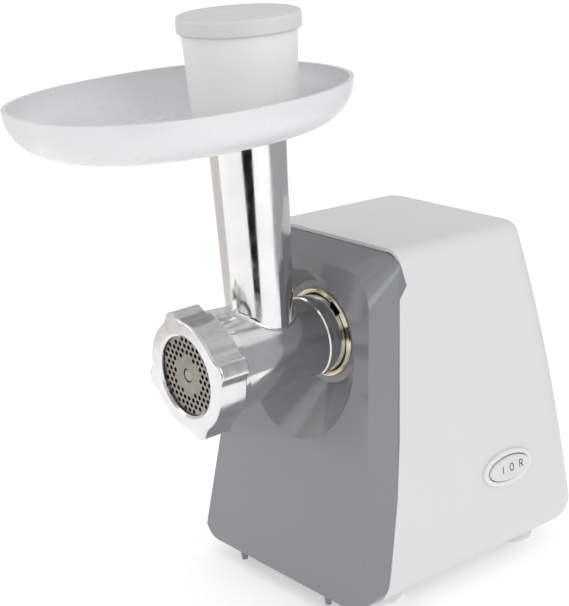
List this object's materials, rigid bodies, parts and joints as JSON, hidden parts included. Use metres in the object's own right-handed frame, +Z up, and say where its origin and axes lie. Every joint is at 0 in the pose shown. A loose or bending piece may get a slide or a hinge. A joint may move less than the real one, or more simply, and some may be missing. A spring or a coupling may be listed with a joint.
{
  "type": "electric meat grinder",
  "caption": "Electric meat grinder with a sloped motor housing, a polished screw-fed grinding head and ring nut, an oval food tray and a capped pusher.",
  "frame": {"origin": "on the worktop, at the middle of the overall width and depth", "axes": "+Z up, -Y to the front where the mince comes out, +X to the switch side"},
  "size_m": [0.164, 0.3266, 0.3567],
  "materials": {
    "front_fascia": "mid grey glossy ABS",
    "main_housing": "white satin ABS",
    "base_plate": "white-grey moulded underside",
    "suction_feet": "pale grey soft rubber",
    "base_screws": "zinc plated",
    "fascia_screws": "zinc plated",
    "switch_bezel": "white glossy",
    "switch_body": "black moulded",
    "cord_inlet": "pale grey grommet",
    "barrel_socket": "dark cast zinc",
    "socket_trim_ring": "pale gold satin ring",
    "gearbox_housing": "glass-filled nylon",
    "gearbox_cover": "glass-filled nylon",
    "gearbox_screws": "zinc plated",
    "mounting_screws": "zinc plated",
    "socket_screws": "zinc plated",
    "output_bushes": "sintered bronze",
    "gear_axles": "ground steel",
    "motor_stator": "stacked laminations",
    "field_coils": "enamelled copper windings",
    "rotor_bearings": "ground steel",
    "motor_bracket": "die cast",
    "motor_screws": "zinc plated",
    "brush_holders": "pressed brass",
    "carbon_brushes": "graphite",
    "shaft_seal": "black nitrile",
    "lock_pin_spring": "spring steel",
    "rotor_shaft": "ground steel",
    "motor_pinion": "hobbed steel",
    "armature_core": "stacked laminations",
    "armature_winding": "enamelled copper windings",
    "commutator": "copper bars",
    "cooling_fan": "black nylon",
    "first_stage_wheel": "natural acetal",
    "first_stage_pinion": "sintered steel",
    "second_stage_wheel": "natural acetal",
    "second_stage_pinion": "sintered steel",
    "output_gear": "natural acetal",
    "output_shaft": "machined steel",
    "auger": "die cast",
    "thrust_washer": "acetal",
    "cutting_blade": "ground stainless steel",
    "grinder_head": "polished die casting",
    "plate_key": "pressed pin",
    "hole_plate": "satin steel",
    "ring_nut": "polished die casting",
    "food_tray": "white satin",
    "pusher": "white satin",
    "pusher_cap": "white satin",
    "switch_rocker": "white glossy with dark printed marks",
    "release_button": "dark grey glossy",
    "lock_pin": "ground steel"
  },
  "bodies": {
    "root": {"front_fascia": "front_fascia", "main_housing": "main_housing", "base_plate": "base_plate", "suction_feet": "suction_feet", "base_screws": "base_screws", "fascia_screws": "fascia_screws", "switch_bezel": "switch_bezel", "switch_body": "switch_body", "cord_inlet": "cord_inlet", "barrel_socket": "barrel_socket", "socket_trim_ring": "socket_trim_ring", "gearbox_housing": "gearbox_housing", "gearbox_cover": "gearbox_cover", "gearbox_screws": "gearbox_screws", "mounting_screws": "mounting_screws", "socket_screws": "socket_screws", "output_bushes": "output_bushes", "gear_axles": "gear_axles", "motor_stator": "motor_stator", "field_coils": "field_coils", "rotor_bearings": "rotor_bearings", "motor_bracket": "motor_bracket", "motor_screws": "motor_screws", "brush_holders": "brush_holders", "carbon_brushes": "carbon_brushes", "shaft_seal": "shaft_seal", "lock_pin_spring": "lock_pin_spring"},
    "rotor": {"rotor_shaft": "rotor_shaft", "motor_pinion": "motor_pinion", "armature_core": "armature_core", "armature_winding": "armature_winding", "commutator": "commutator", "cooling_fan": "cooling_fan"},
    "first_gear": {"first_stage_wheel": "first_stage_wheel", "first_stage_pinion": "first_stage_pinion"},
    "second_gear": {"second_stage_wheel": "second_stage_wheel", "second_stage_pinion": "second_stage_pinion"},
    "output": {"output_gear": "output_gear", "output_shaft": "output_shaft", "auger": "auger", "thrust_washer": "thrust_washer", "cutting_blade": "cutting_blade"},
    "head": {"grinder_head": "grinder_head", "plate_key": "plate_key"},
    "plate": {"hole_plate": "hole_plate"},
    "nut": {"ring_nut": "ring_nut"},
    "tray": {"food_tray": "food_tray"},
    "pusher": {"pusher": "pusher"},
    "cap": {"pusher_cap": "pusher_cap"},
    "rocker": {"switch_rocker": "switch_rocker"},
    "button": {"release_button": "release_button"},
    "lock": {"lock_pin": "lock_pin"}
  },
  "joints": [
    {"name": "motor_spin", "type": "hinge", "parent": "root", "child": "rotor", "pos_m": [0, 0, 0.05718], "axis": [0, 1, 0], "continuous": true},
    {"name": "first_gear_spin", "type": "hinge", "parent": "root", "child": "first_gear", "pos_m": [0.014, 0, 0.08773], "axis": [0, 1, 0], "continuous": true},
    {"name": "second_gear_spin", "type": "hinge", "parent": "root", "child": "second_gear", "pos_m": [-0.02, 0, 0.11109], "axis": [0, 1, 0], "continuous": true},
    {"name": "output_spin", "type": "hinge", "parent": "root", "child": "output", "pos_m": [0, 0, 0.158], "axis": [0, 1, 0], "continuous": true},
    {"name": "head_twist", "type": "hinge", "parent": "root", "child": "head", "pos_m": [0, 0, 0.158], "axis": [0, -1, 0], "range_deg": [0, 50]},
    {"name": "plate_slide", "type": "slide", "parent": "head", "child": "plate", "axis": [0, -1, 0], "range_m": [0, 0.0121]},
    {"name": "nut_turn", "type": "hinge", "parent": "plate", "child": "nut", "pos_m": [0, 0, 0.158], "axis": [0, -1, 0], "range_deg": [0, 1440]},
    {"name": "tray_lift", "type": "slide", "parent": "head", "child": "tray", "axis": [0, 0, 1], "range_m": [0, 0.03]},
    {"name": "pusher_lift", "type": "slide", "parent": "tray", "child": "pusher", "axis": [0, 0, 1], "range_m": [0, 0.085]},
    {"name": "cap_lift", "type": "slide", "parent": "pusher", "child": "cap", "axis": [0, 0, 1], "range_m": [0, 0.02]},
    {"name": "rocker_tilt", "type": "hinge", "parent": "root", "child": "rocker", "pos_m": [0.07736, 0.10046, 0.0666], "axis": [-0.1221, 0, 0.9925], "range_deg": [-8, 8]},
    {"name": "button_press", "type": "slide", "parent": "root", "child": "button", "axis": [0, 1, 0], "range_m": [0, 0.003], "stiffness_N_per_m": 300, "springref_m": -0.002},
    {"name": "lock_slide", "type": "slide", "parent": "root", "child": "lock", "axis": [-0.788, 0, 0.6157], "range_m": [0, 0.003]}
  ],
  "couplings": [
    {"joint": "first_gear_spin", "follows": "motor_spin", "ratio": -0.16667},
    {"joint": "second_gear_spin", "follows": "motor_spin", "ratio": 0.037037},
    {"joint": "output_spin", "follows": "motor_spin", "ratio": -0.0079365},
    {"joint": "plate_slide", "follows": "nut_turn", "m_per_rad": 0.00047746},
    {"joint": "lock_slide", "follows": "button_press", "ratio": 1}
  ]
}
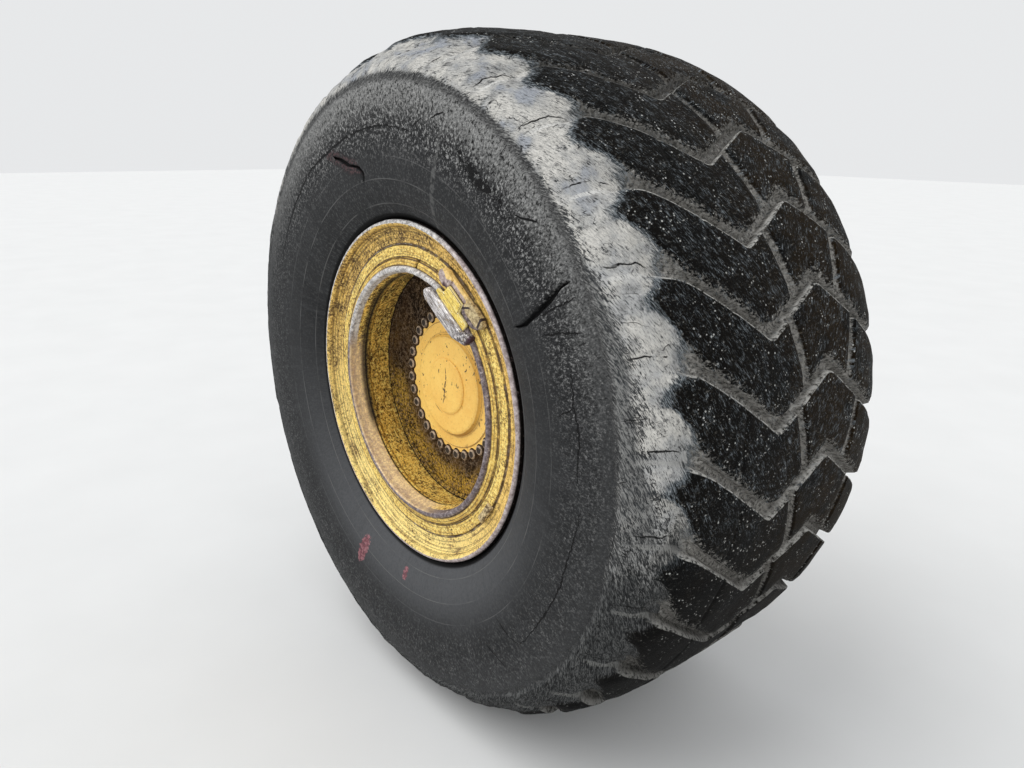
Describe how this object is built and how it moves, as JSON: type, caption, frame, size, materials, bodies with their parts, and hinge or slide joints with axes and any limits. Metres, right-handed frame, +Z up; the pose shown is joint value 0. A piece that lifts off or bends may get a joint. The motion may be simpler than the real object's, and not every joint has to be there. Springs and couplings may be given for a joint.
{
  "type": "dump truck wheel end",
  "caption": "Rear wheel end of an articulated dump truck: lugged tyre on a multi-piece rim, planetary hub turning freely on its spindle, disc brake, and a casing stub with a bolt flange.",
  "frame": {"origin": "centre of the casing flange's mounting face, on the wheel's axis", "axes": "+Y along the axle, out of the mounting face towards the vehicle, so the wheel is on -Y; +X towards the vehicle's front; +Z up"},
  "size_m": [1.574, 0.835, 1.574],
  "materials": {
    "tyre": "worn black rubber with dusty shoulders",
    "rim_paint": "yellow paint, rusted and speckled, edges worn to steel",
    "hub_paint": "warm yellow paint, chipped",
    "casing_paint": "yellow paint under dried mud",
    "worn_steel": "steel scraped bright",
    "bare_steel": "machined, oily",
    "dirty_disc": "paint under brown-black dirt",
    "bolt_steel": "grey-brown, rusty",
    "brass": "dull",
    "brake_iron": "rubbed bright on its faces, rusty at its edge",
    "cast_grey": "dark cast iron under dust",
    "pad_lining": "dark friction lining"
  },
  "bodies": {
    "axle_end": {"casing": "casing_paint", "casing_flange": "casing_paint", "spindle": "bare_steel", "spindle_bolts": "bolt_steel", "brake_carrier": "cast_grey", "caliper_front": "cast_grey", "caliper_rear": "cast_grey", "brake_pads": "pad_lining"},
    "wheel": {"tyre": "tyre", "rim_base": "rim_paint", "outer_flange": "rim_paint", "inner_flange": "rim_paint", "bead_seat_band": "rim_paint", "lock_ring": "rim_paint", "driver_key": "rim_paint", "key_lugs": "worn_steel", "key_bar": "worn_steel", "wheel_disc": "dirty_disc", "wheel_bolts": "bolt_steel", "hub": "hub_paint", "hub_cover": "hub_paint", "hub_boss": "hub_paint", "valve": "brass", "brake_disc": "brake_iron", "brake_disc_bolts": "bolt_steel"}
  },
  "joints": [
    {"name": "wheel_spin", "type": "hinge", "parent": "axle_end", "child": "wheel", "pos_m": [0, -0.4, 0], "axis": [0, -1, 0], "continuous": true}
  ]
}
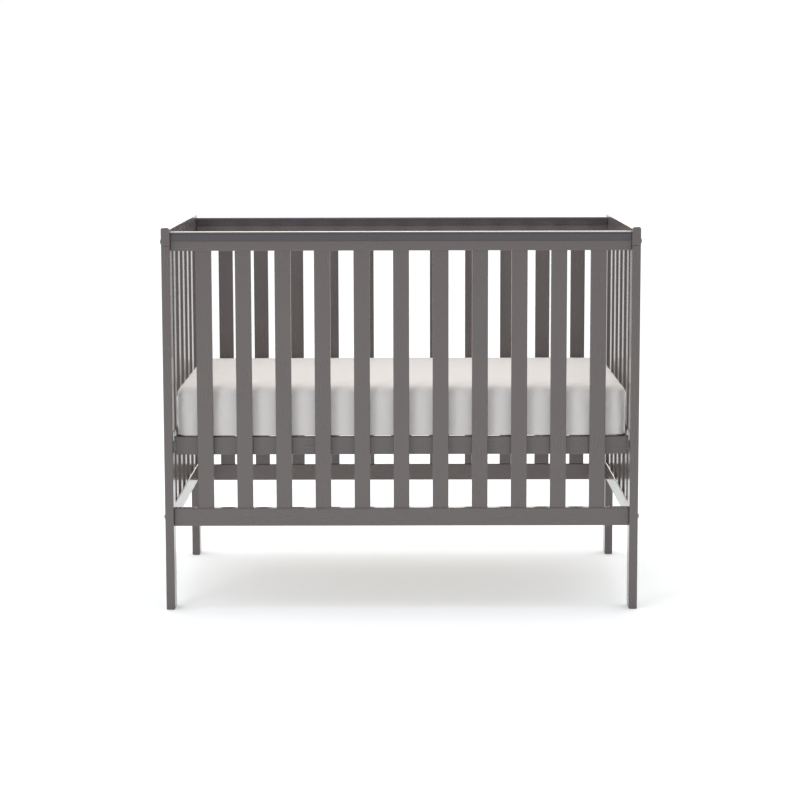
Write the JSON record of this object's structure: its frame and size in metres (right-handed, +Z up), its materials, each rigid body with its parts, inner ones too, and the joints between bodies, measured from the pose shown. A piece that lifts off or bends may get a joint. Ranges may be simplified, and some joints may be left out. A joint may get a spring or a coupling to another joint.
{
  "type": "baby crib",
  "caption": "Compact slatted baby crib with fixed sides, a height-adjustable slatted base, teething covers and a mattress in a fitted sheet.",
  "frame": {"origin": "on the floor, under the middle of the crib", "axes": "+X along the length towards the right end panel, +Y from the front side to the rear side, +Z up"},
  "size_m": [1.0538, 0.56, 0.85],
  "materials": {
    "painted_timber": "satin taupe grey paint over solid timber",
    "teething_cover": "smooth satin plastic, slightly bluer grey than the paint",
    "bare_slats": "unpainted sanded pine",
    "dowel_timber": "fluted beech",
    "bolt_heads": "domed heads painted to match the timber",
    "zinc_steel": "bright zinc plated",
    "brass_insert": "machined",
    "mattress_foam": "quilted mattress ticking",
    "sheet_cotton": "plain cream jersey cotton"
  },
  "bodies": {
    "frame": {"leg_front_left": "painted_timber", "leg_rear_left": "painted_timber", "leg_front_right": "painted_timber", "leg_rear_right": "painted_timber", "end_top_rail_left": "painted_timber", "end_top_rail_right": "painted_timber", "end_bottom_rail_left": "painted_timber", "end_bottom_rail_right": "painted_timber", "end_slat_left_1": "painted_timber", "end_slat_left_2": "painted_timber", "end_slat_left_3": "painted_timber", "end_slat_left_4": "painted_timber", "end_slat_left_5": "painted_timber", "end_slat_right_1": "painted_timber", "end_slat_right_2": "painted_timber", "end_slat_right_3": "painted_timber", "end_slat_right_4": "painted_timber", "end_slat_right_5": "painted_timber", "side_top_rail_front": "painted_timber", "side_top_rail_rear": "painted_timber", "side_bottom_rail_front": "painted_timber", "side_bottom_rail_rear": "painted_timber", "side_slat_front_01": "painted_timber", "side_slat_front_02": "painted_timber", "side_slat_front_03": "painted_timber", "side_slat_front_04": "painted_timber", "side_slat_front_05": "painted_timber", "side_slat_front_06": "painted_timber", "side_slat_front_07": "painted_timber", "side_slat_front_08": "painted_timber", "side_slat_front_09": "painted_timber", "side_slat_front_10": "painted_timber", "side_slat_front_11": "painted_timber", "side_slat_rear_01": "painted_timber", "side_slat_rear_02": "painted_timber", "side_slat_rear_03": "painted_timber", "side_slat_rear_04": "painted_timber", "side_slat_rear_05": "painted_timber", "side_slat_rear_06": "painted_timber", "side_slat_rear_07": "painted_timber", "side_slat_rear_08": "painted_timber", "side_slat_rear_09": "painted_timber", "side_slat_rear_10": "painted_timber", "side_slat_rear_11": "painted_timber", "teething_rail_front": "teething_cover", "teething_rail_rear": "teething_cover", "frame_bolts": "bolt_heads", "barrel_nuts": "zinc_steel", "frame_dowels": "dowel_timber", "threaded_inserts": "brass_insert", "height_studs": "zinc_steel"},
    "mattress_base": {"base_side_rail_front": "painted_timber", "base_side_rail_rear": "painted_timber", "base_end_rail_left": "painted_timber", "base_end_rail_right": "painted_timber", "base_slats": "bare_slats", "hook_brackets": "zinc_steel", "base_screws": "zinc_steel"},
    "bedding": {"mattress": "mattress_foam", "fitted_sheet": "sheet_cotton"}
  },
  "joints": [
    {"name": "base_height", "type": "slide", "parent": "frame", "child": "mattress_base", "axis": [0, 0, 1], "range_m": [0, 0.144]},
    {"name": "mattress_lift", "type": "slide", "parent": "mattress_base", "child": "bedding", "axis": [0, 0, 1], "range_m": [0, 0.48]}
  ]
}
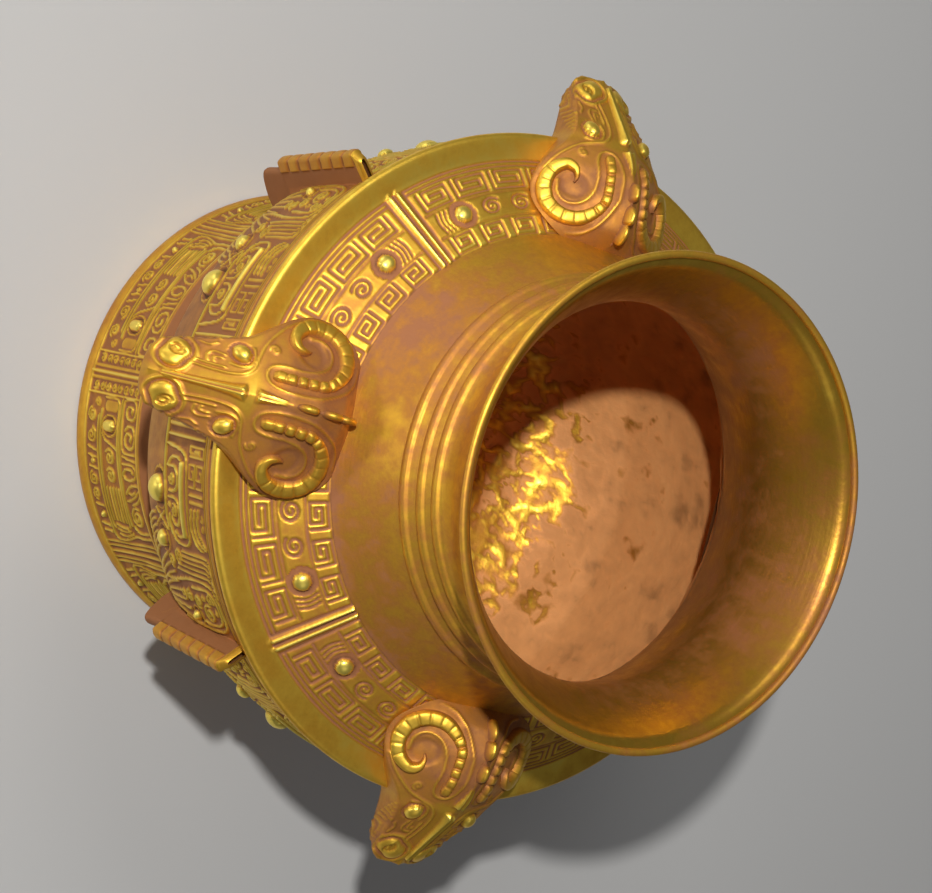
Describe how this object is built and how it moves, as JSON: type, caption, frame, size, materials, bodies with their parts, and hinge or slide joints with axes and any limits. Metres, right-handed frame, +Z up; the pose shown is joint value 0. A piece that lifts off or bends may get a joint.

▶ Stated problem: Extract each line holding the string "object".

▶ Task output:
List this object's materials, rigid bodies, parts and joints as JSON, hidden parts included. Use metres in the object's own right-handed frame, +Z up, and say where its origin and axes lie. Every joint is at 0 in the pose shown. A loose or bending piece may get a slide or a hinge. A joint may move less than the real one, or more simply, and some may be missing. A spring or a coupling may be listed with a joint.
Describe how this object is built and how it moves, as JSON: type, caption, frame, size, materials, bodies with their parts, and hinge or slide joints with axes and any limits. Metres, right-handed frame, +Z up; the pose shown is joint value 0. A piece that lifts off or bends may get a joint. The motion may be simpler than the real object's, and not every joint has to be there. Springs and couplings may be given for a joint.
Write the JSON record of this object's structure: its frame and size in metres (right-handed, +Z up), its materials, each rigid body with its parts, inner ones too, and the joints between bodies, measured from the pose shown. A piece that lifts off or bends may get a joint. Ranges may be simplified, and some joints may be left out. A joint may get a spring or a coupling to another joint.
Describe how this object is built and how it moves, as JSON: type, caption, frame, size, materials, bodies with their parts, and hinge or slide joints with axes and any limits. Metres, right-handed frame, +Z up; the pose shown is joint value 0. A piece that lifts off or bends may get a joint.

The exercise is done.